_What this task involves_
Repeat the listing below in full, exactly as it stands.

--- START Supplied material ---

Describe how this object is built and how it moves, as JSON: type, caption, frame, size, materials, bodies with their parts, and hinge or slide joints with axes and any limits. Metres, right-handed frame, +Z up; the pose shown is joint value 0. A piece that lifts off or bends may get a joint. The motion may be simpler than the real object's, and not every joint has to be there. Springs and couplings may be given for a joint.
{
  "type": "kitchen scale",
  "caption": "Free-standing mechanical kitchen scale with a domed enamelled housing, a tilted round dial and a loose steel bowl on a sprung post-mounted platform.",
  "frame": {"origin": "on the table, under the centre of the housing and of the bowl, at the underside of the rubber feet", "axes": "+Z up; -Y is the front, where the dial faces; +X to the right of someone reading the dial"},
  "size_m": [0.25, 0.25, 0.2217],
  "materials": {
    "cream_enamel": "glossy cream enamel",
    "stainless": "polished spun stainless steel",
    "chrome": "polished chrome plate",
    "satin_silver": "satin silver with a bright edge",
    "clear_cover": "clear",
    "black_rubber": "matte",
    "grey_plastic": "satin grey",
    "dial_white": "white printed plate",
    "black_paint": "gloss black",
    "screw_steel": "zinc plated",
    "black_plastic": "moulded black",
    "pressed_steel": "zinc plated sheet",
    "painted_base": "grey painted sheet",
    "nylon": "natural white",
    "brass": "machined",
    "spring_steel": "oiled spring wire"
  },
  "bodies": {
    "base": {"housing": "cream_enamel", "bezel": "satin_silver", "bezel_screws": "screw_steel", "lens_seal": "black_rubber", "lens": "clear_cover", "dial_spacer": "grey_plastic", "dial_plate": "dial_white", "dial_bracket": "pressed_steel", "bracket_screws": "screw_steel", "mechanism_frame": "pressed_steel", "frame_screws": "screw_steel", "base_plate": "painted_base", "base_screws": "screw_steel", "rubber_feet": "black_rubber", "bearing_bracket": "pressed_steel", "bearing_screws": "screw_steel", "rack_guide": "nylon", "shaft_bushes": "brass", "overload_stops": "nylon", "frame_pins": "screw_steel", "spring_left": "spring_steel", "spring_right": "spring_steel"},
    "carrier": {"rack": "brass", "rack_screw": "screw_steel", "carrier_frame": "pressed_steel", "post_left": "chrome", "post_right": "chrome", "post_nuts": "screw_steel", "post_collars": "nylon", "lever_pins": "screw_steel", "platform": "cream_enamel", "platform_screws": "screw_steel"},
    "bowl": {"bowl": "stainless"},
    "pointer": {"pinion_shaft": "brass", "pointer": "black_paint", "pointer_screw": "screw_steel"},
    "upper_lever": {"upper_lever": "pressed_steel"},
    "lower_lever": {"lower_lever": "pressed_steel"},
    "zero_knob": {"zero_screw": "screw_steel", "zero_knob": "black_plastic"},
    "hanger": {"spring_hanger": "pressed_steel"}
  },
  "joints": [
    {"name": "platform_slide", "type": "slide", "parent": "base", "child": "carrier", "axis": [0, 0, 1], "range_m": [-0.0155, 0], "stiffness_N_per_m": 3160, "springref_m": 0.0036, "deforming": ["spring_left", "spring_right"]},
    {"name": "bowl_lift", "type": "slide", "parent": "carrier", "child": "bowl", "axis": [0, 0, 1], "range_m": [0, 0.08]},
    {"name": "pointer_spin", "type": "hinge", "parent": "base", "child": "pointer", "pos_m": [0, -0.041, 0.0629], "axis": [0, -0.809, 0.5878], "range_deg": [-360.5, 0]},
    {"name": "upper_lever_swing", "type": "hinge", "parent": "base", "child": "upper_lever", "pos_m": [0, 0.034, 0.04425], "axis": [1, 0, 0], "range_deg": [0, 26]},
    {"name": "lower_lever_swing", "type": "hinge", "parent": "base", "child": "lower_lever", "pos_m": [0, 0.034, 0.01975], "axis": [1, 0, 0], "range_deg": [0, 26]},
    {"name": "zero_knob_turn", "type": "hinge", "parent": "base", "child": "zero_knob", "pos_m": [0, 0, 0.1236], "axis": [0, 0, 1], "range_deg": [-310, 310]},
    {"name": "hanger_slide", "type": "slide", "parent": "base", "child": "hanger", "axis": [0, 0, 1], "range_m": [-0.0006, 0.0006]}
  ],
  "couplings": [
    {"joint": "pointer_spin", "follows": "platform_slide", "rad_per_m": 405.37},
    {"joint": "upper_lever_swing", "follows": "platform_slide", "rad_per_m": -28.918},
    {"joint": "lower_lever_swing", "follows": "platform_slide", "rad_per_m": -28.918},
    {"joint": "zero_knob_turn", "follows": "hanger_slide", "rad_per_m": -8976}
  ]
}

--- END Supplied material ---

_Answer to this exercise_
Describe how this object is built and how it moves, as JSON: type, caption, frame, size, materials, bodies with their parts, and hinge or slide joints with axes and any limits. Metres, right-handed frame, +Z up; the pose shown is joint value 0. A piece that lifts off or bends may get a joint. The motion may be simpler than the real object's, and not every joint has to be there. Springs and couplings may be given for a joint.
{
  "type": "kitchen scale",
  "caption": "Free-standing mechanical kitchen scale with a domed enamelled housing, a tilted round dial and a loose steel bowl on a sprung post-mounted platform.",
  "frame": {"origin": "on the table, under the centre of the housing and of the bowl, at the underside of the rubber feet", "axes": "+Z up; -Y is the front, where the dial faces; +X to the right of someone reading the dial"},
  "size_m": [0.25, 0.25, 0.2217],
  "materials": {
    "cream_enamel": "glossy cream enamel",
    "stainless": "polished spun stainless steel",
    "chrome": "polished chrome plate",
    "satin_silver": "satin silver with a bright edge",
    "clear_cover": "clear",
    "black_rubber": "matte",
    "grey_plastic": "satin grey",
    "dial_white": "white printed plate",
    "black_paint": "gloss black",
    "screw_steel": "zinc plated",
    "black_plastic": "moulded black",
    "pressed_steel": "zinc plated sheet",
    "painted_base": "grey painted sheet",
    "nylon": "natural white",
    "brass": "machined",
    "spring_steel": "oiled spring wire"
  },
  "bodies": {
    "base": {"housing": "cream_enamel", "bezel": "satin_silver", "bezel_screws": "screw_steel", "lens_seal": "black_rubber", "lens": "clear_cover", "dial_spacer": "grey_plastic", "dial_plate": "dial_white", "dial_bracket": "pressed_steel", "bracket_screws": "screw_steel", "mechanism_frame": "pressed_steel", "frame_screws": "screw_steel", "base_plate": "painted_base", "base_screws": "screw_steel", "rubber_feet": "black_rubber", "bearing_bracket": "pressed_steel", "bearing_screws": "screw_steel", "rack_guide": "nylon", "shaft_bushes": "brass", "overload_stops": "nylon", "frame_pins": "screw_steel", "spring_left": "spring_steel", "spring_right": "spring_steel"},
    "carrier": {"rack": "brass", "rack_screw": "screw_steel", "carrier_frame": "pressed_steel", "post_left": "chrome", "post_right": "chrome", "post_nuts": "screw_steel", "post_collars": "nylon", "lever_pins": "screw_steel", "platform": "cream_enamel", "platform_screws": "screw_steel"},
    "bowl": {"bowl": "stainless"},
    "pointer": {"pinion_shaft": "brass", "pointer": "black_paint", "pointer_screw": "screw_steel"},
    "upper_lever": {"upper_lever": "pressed_steel"},
    "lower_lever": {"lower_lever": "pressed_steel"},
    "zero_knob": {"zero_screw": "screw_steel", "zero_knob": "black_plastic"},
    "hanger": {"spring_hanger": "pressed_steel"}
  },
  "joints": [
    {"name": "platform_slide", "type": "slide", "parent": "base", "child": "carrier", "axis": [0, 0, 1], "range_m": [-0.0155, 0], "stiffness_N_per_m": 3160, "springref_m": 0.0036, "deforming": ["spring_left", "spring_right"]},
    {"name": "bowl_lift", "type": "slide", "parent": "carrier", "child": "bowl", "axis": [0, 0, 1], "range_m": [0, 0.08]},
    {"name": "pointer_spin", "type": "hinge", "parent": "base", "child": "pointer", "pos_m": [0, -0.041, 0.0629], "axis": [0, -0.809, 0.5878], "range_deg": [-360.5, 0]},
    {"name": "upper_lever_swing", "type": "hinge", "parent": "base", "child": "upper_lever", "pos_m": [0, 0.034, 0.04425], "axis": [1, 0, 0], "range_deg": [0, 26]},
    {"name": "lower_lever_swing", "type": "hinge", "parent": "base", "child": "lower_lever", "pos_m": [0, 0.034, 0.01975], "axis": [1, 0, 0], "range_deg": [0, 26]},
    {"name": "zero_knob_turn", "type": "hinge", "parent": "base", "child": "zero_knob", "pos_m": [0, 0, 0.1236], "axis": [0, 0, 1], "range_deg": [-310, 310]},
    {"name": "hanger_slide", "type": "slide", "parent": "base", "child": "hanger", "axis": [0, 0, 1], "range_m": [-0.0006, 0.0006]}
  ],
  "couplings": [
    {"joint": "pointer_spin", "follows": "platform_slide", "rad_per_m": 405.37},
    {"joint": "upper_lever_swing", "follows": "platform_slide", "rad_per_m": -28.918},
    {"joint": "lower_lever_swing", "follows": "platform_slide", "rad_per_m": -28.918},
    {"joint": "zero_knob_turn", "follows": "hanger_slide", "rad_per_m": -8976}
  ]
}